CAVR (2005) Chega! The Report of the Commission for Reception, Truth and Reconciliation, Timor-Leste, Dili: The Commission for Reception, Truth and Reconciliation (CAVR). [www.cavr-timorleste.org].

Geneva Declaration (2008) "The global burden of armed violence", Geneva: Geneva Declaration Secratariat.

Robinson, G. (2009) "If you leave us here, we will die": how genocide was stopped in East Timor, Princeton, NJ: Princeton University Press.

Saul, B. (2001) "Was the conflict in East Timor 'genocide' and why does it matter?", Melbourne Journal of International Law, 2: 477-522.

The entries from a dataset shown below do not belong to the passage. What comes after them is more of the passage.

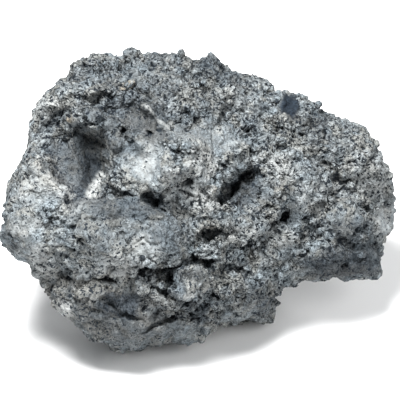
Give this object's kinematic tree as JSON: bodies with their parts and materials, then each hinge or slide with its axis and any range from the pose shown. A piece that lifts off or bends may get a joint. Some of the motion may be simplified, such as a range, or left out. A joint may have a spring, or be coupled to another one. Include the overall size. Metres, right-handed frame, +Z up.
{
  "type": "lava rock",
  "caption": "Rough, bubbly lump of grey basalt lava with ledges, hollows and pits, resting on worn flats on its underside.",
  "frame": {"origin": "under the middle of the stone's box, on the surface it rests on", "axes": "+Z up, +X along the stone's length to the right of its best side, which faces -Y and a little up"},
  "size_m": [0.2364, 0.1926, 0.1734],
  "materials": {
    "basalt": "rough matt"
  },
  "bodies": {
    "root": {"lava_rock": "basalt"}
  },
  "joints": []
}
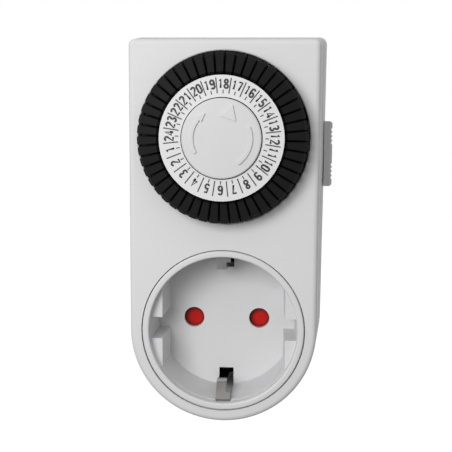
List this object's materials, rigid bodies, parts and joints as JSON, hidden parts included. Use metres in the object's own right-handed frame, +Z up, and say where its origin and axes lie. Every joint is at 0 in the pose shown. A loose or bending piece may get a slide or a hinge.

Scott, J. (1987) Weapons of the weak: everyday forms of peasant resistance, New Haven: Yale University Press.

Silva, R. and Ball, P. (2006) 'The profile of human rights violations in Timor-Leste, 1974-1999: a report by the Benetech Human Rights Data Analysis Group to the Commission on Reception, Truth and Reconciliation of Timor-Leste', Palo Alto, CA: The Benetech Initiative. [www.hrdag.org/resources/Benetech-Report-to-CAVR.pdf].

Thoms, O. N. and Ron, J. (2007) 'Public health, conflict and human rights: toward a collaborative research agenda', Conflict and Health, 1: doi:10.1186/752-505-1-11.

[1] The shocking "worse than Biafra" photographic report on the famine by Australian diplomat Peter Rodgers (Sydney Morning Herald, 1 November 1979) was an unauthorised leak.

[2] The CAVR did not commit to a view on genocide. The narrow definition in the Genocide Convention does not acknowledge massive civilian death caused by action directed at a political group in order to control a territory politically (Saul 2001).